Mathematics teachers are expected to develop their professional competencies to implement policy and improve the quality of Mathematics teaching and learning in South African schools. PD should prepare teachers to use ICT during their teaching and learning practices. However, the current PD initiatives do not provide training of this magnitude. Mathematics teachers are clear regarding their expectations for PD: Mathematics teachers want to participate in PD based on their individual requests within their subject groups. In general, in various context Mathematics teachers have a positive attitude towards PD. Mathematics teachers acknowledge the many dimensions of ICT for Mathematics teaching and learning, how ICT could assist them to develop and advance through secondary socialisation, and allow them to have access vast array of resources and documents to explore and grow their competencies. For Mathematics teachers to develop, certain external and internal contributors must be present―a community of practice and adhering to the role and responsibilities of the teaching profession. The DBE, PDE and schools should perform a needs assessment of the PD requirements of Mathematics teachers considering certain contextual characteristics, content requirements, and organisational aspects.

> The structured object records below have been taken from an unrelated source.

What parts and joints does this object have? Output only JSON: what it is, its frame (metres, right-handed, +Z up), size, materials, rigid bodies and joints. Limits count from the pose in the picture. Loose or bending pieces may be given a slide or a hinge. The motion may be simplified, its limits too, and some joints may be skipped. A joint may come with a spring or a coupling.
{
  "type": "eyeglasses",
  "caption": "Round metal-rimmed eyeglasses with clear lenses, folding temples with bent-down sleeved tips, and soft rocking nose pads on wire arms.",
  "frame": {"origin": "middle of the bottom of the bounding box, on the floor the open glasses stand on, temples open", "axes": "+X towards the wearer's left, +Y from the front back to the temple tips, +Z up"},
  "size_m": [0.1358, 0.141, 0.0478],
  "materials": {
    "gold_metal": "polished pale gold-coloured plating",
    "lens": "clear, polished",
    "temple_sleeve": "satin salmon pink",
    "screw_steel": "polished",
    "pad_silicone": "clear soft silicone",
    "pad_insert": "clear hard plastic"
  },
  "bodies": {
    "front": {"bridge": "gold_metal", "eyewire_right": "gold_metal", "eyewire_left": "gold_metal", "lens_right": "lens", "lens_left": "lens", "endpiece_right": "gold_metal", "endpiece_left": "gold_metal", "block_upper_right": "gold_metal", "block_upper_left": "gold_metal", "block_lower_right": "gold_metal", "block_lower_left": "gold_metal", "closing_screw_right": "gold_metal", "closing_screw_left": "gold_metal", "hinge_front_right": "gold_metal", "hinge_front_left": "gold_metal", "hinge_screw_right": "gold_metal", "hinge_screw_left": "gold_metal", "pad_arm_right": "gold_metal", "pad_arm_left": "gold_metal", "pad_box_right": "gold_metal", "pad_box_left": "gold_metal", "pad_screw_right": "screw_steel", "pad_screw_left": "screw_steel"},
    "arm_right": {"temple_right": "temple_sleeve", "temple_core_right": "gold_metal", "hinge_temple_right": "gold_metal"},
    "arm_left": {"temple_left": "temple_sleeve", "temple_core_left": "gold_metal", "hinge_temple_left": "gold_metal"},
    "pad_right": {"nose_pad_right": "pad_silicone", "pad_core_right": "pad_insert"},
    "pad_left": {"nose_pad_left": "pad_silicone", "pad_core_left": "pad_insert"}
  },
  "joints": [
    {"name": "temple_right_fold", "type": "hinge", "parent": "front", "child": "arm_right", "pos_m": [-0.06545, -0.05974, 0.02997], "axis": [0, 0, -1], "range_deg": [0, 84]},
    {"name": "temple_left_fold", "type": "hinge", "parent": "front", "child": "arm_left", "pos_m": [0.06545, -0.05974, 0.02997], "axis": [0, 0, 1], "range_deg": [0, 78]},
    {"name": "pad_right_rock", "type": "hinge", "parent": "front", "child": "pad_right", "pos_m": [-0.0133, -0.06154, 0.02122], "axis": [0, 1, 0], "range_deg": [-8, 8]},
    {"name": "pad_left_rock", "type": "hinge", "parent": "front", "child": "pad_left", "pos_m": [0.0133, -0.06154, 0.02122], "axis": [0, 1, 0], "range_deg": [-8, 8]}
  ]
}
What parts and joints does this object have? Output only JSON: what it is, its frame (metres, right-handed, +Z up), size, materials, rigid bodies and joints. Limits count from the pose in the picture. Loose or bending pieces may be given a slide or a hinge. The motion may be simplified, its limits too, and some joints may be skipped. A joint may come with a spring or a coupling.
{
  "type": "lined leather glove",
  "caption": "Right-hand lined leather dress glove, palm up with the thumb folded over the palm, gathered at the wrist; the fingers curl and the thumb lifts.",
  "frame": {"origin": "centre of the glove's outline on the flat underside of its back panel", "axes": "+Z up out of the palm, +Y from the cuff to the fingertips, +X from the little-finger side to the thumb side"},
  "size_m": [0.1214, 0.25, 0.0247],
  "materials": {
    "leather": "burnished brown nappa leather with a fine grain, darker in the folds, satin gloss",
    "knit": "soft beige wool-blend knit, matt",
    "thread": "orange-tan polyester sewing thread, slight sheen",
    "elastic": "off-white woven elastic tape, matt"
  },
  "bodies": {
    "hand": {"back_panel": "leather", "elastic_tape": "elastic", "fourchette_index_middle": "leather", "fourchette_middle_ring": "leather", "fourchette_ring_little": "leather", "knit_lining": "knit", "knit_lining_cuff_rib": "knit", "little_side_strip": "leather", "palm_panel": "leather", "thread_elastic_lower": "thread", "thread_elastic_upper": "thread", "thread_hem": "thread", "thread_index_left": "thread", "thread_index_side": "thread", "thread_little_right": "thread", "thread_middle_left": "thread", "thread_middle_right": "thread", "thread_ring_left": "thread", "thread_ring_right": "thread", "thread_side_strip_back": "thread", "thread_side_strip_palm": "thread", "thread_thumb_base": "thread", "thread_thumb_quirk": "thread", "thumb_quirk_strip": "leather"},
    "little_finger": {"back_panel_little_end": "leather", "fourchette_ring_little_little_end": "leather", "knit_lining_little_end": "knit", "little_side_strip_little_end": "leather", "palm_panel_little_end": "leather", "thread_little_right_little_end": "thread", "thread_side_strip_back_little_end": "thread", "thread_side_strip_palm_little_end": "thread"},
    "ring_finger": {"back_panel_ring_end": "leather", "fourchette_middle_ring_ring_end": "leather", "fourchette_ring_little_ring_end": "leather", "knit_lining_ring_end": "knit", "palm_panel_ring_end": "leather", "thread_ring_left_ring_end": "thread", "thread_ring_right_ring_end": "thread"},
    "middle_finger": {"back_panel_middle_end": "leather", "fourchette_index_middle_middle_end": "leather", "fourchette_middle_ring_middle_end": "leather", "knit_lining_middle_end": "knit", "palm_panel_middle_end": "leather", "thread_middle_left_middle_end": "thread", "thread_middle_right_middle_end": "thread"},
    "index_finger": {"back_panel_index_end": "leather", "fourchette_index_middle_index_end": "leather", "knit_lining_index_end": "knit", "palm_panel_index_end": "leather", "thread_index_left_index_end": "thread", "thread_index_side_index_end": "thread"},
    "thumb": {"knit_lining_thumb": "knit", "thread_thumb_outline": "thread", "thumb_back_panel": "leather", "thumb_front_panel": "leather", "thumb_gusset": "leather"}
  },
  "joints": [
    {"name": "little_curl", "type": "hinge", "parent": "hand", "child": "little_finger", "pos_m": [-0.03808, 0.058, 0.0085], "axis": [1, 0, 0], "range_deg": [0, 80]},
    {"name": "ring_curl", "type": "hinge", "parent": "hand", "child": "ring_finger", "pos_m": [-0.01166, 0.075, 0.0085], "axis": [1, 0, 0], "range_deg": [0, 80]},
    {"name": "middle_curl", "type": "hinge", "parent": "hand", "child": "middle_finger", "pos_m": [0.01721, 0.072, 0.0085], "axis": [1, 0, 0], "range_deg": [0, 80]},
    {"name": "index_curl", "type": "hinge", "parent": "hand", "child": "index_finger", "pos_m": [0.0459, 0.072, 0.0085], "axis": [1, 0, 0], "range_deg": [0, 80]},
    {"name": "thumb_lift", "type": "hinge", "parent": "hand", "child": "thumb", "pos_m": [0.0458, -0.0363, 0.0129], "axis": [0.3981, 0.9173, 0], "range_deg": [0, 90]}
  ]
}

Mathematics teachers should develop their SPI, and while PD through ODL proposes to address the development of their SPI and the ZPD. Mathematics teachers assume professional values and attitudes when they engage in online discussion. VLEs and PLEs can sustain the social networking with colleagues and peers where they develop their SPI. PLEs assist the change within the ZPD between the knowledge in a traditional face to face PD course and the knowledge required for the effective integration of ICT. Even though ODL has profound barriers like distance and communication, these can be addressed during the planning of the PD course. ODL can accelerate ICT integration in schools as distance and human capital are major stumbling blocks for PD of Mathematics teachers in the pedagogical use of ICT. PD in an ODL platform contemplates the restructuring from an upgrading of skills orientation to the establishment of transformative outcomes of ICT PD. First, Mathematics teachers should assess their levels of competency, become part of a subject network group, change their attitudes, and accept criticism as they are central to the success of the whole PD process. The DBE, PDE, schools and Mathematics teachers collaboratively can develop a PD model to suit the South African school context and the requirements of Mathematics teachers.

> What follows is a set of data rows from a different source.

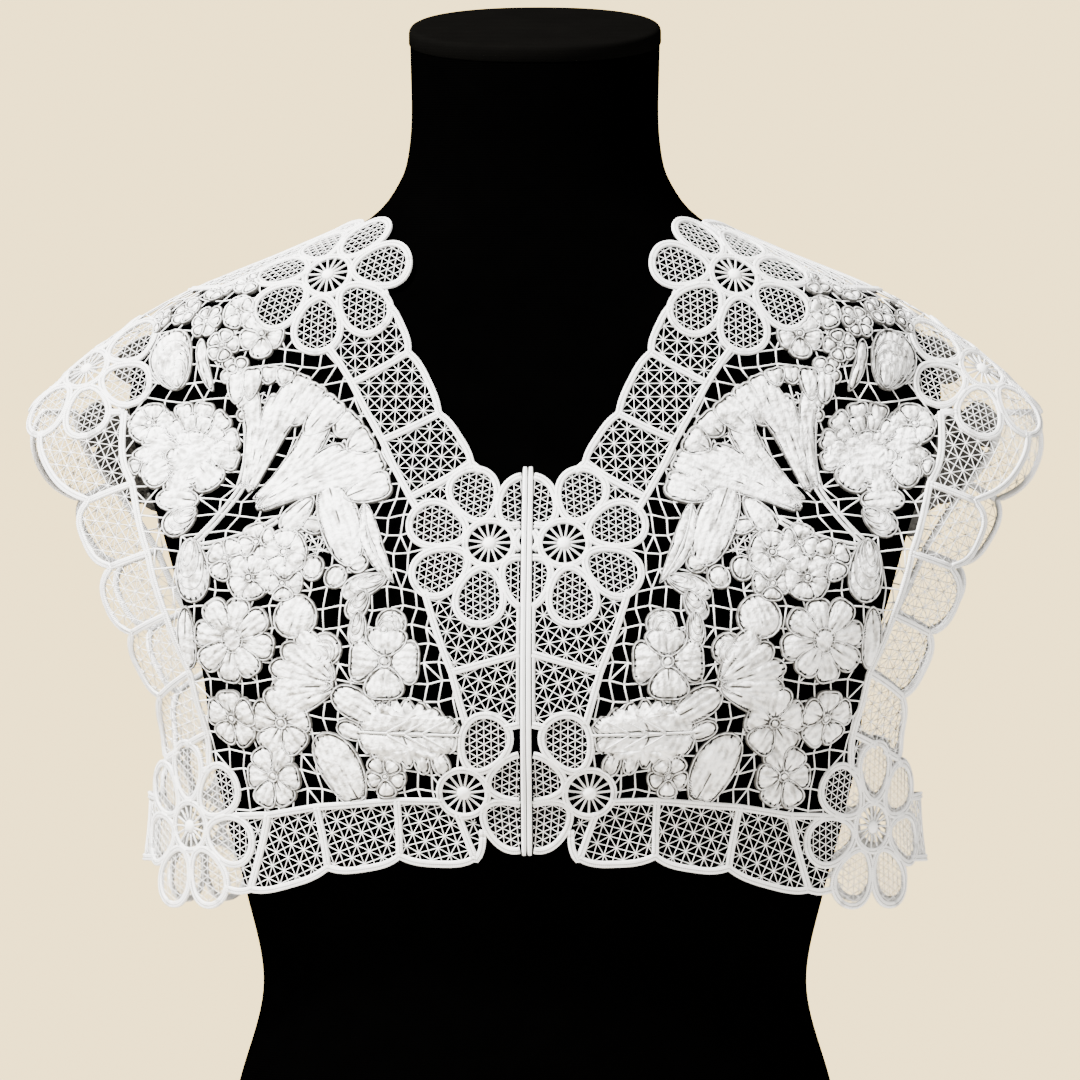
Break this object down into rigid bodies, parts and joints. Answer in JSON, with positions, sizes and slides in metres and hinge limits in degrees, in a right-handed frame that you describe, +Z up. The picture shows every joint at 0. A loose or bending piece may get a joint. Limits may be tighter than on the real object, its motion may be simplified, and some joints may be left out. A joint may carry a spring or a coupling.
{
  "type": "lace collar on dress form",
  "caption": "Short guipure lace collar with floral fields, net borders, daisies and two satin cords at the front, on a smooth black limbless dress form with a flat base.",
  "frame": {"origin": "middle of the form's flat base, on its axis", "axes": "+Z up the form, -Y to the wearer's front, +X to the wearer's left"},
  "size_m": [0.4678, 0.249, 0.6181],
  "materials": {
    "form_cloth": "matte black cloth",
    "neck_cap": "matte black, slightly smoother than the form",
    "lace": "white cotton embroidery thread",
    "satin_cord": "white satin cord"
  },
  "bodies": {
    "root": {"form_torso": "form_cloth", "form_neck_cap": "neck_cap", "back_panel": "lace", "neck_border_back": "lace", "hem_border_back": "lace", "front_panel_L": "lace", "front_panel_R": "lace", "neck_border_front_L": "lace", "neck_border_front_R": "lace", "front_edge_border_L": "lace", "front_edge_border_R": "lace", "hem_border_front_L": "lace", "hem_border_front_R": "lace", "armhole_border_front_L": "lace", "armhole_border_front_R": "lace", "armhole_border_back_L": "lace", "armhole_border_back_R": "lace", "side_net_L": "lace", "side_net_R": "lace", "neck_daisy_L": "lace", "neck_daisy_R": "lace", "front_daisy_L": "lace", "front_daisy_R": "lace", "shoulder_daisy_L": "lace", "shoulder_daisy_R": "lace", "underarm_daisy_front_L": "lace", "underarm_daisy_front_R": "lace", "underarm_daisy_back_L": "lace", "underarm_daisy_back_R": "lace", "hem_wheel_L": "lace", "hem_wheel_R": "lace", "edge_cord_L": "satin_cord", "edge_cord_R": "satin_cord"}
  },
  "joints": []
}
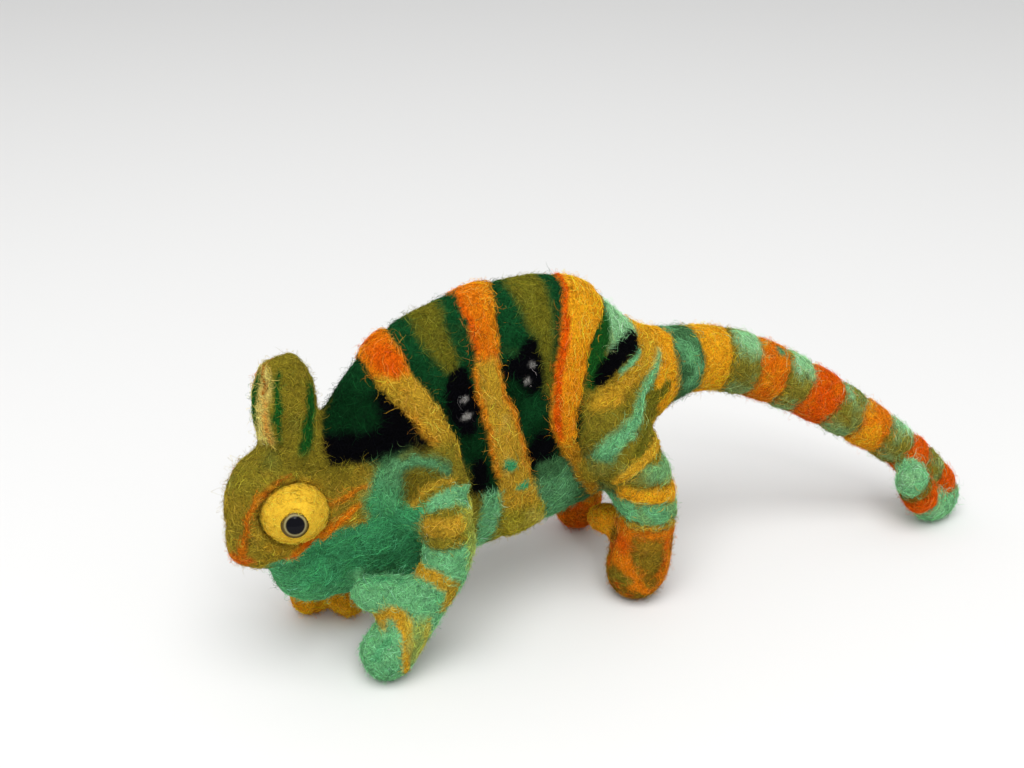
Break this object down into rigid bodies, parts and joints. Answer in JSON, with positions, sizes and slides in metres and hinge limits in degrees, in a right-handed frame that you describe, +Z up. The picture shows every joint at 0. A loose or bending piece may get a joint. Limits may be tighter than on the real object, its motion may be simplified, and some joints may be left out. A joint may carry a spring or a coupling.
{
  "type": "needle-felted wool chameleon figurine",
  "caption": "Walking chameleon figurine of needle-felted wool, with a raised casque, glass eyes in domed turrets, mitten-like gripping feet and a tail whose tip curls on the floor.",
  "frame": {"origin": "on the floor, under the middle of the figurine's box", "axes": "+X towards the tail, +Z up; the head points to -X and the left side faces -Y"},
  "size_m": [0.1932, 0.0584, 0.0807],
  "materials": {
    "olive_wool": "matt needle-felted wool, mostly olive, with fine loose fibres",
    "teal_wool": "matt needle-felted wool, mostly teal, with fine loose fibres",
    "mint_wool": "matt needle-felted wool, mostly mint, with fine loose fibres",
    "forest_wool": "matt needle-felted wool, mostly forest, with fine loose fibres",
    "amber_wool": "matt needle-felted wool, mostly amber, with fine loose fibres",
    "rust_wool": "matt needle-felted wool, mostly rust, with fine loose fibres",
    "yellow_wool": "matt needle-felted wool, mostly yellow, with fine loose fibres",
    "eye_glass": "polished domed glass, painted behind with a beige iris and a black pupil"
  },
  "bodies": {
    "root": {"head": "olive_wool", "casque": "olive_wool", "throat": "teal_wool", "neck": "forest_wool", "trunk": "forest_wool", "tail_base": "amber_wool", "tail_middle": "rust_wool", "tail_end": "amber_wool", "tail_curl": "mint_wool", "left_foreleg_upper": "olive_wool", "left_foreleg_lower": "mint_wool", "left_foreleg_outer_toes": "mint_wool", "left_foreleg_inner_toes": "amber_wool", "left_hindleg_upper": "olive_wool", "left_hindleg_lower": "mint_wool", "left_hindleg_outer_toes": "rust_wool", "left_hindleg_inner_toes": "amber_wool", "left_eye_turret": "yellow_wool", "right_foreleg_upper": "olive_wool", "right_foreleg_lower": "mint_wool", "right_foreleg_outer_toes": "rust_wool", "right_foreleg_inner_toes": "amber_wool", "right_hindleg_upper": "olive_wool", "right_hindleg_lower": "mint_wool", "right_hindleg_outer_toes": "rust_wool", "right_hindleg_inner_toes": "amber_wool", "right_eye_turret": "yellow_wool", "left_glass_eye": "eye_glass", "right_glass_eye": "eye_glass"}
  },
  "joints": []
}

6.3.2 Synopsis of the Findings of the Radical Exploration Phase of the Research
The following section summarises the findings from the descriptive (§ 5.2) and inferential statistics (§ 5.3) the culmination of TAS (§ 5.3.6), and the hierarchical linear modelling (§ 5.4).
The descriptive statistics indicated an appropriate dispersion of male and female participants with a good balance in age variation. The majority of the Mathematics teachers had between 0-9 years of experience teaching Mathematics, mostly in grades 8 and 9. Most of the Mathematics teachers spoke and taught in Afrikaans. Mathematics teachers‘ (93%) qualifications were above the minimum NQF level eight qualifications and 84% held a specialised qualification in Mathematics. Mathematics teachers in all eight EMDCs from different types of schools, and from various quintiles participated in the survey. Only 5% of the schools did not have functional Internet-enabled computers for
administration, planning and teaching and learning. Mathematics teachers (51%) regarded themselves as ICT competent, 89% had access to Internet and 81% had access to a personal computer for administration, planning and teaching. Many Mathematics teachers (89%) had not yet attended an online course. Mathematics teachers (81%) mostly used their cellular phones to chat with friends, family and peers, but 68% preferred computers for lesson preparation. Mathematics teachers selected Models 1 and 3 as PD preferred PD models (Table 5.4).

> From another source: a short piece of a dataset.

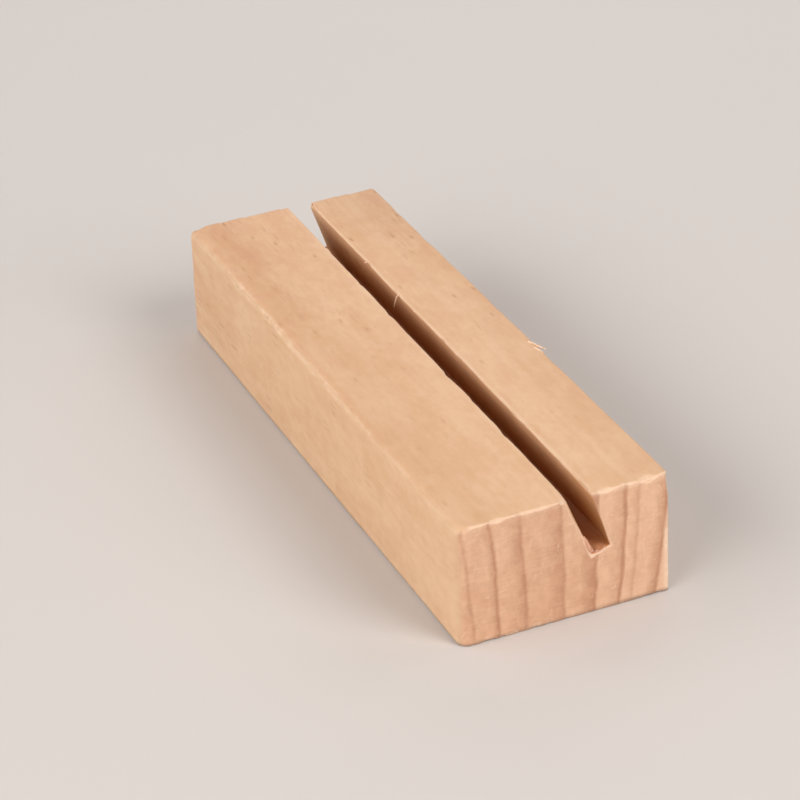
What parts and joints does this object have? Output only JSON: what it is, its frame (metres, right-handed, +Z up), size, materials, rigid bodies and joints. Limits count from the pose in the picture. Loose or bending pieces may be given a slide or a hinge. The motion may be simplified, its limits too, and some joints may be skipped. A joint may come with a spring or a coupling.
{
  "type": "photo block holder",
  "caption": "Plain wooden block with a slanted slot down the whole of its top face, which holds a photograph or card up on a desk or shelf.",
  "frame": {"origin": "centre of the flat base, on the surface that the block stands on", "axes": "+X along the block and its slot, +Y towards the side of the wide land, which the top of the card leans towards, +Z up"},
  "size_m": [0.1016, 0.0324, 0.019],
  "materials": {
    "bare_wood": "bare, fine-sanded, unvarnished"
  },
  "bodies": {
    "root": {"slotted_block": "bare_wood"}
  },
  "joints": []
}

During the exploratory factor analysis the items in Part C clustered into four homogeneous groups. The four factors corresponded with Responsibility of DBE, Responsibility of management,
Responsibility to teaching and learning, and Policy initiatives. The twelve items in Part D grouped as two homogeneous groups and resembled TK, and TPACK. Ten variables in Part E clustered into two factors which corresponded with Contributors to SPI and ICT for SPD. The nineteen variables in Part F clustered into three homogeneous groups, which corresponded with teachers‘ expectations for PD, Building a SPI, and PD models and frameworks. During the exploratory factor analysis the majority of the extracted factors showed a Cronbach Alpha of ≥0.7. The eleven extracted factors conceptualised the fifth activity system (TAS) with the highest mean of 3.26 for Responsibility of DBE, Contributors to SPI and PD models and frameworks.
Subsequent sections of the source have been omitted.